After that it began a nice upward move to its 52-week high of $15.81 in February 2022, but once again came under pressure, dropping to under $8.00 per share in July of 2022, and traded in a range of a little under $9.00 per share to about $10.50 per share before it broke out on November 8, 2022, in response to its earnings report, presumably in response to its improvement in its earnings per share.
Looking at that move of approximately $1.00 per share, I’m not convinced the company has the catalysts in place to drive its share price higher.
Taking the numbers and performance of the company into account, along with its long-term debt, cash on hand and cash flow, I see them being somewhat of a counterbalance to one another, and for that reason think the company is going to trade level in 2023, and possibly on an incremental upward trajectory if some of its recent deals generate some good results.
My thesis is INSE needs to be more aggressive in pursuing the North American market if it wants to break out of its 5-year trading ceiling in the mid-$14s.
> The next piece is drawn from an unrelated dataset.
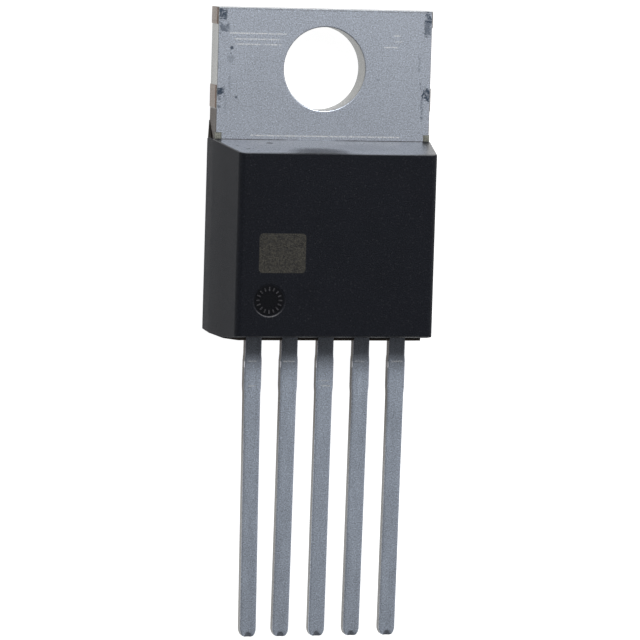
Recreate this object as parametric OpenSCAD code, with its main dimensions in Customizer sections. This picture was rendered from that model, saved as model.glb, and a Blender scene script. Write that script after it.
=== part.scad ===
// Five-lead power-tab voltage regulator, lying on the back face of its tab.
// Origin: axis of the mounting hole on the back face. +X across, +Y towards the
// hole end, +Z out of the printed face. Millimetres.

/* [Heat tab] */
// Width of the tab
tab_w = 10.2; // [9.8:0.02:10.5]
// Thickness of the tab
tab_t = 1.27; // [1.14:0.01:1.4]
// Top edge of the tab above the hole axis
tab_top = 2.75; // [2.54:0.01:2.92]
// Diameter of the mounting hole
hole_d = 3.84; // [3.6:0.02:3.96]
// Rolled lip round the hole's front edge
hole_lip = 0.06; // [0.02:0.01:0.12]
// Depth of the plated relief beside the sheared stubs
stub_relief = 0.03; // [0.01:0.01:0.06]
// Length of the stub at each upper corner
stub_upper = 0.8; // [0.6:0.05:1.1]
// Relief between the two stubs of a side
stub_gap = 2.78; // [2.4:0.02:3]
// Length of the stub half way down a side
stub_lower = 1.05; // [0.7:0.05:1.3]

/* [Heat spreader behind the chip] */
// Width of the spreader on the back face
pad_w = 8.4; // [7.6:0.1:8.8]
// Compound between the spreader and the body's lower end
pad_cover = 2.3; // [2.1:0.02:2.6]
// Reach of the locking lip round the spreader
lip_reach = 0.3; // [0.15:0.05:0.4]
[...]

Even if it takes some time to do so, it could be a decent long-term play in the sector it competes in if it gains market share in the North American market.
Outside of that, I’m not seeing as many growth opportunities that will have a significant impact on the performance of the company, other than at an incremental basis.
As for the fourth quarter of 2022 and 2023, the company will continue to face inflationary pressures, and with modest catalysts in its pipeline, I think it will probably trade in a consolidated fashion until some of the costs are mitigated and more growth drivers are added to the company’s product and services offerings, which will help it gain some momentum.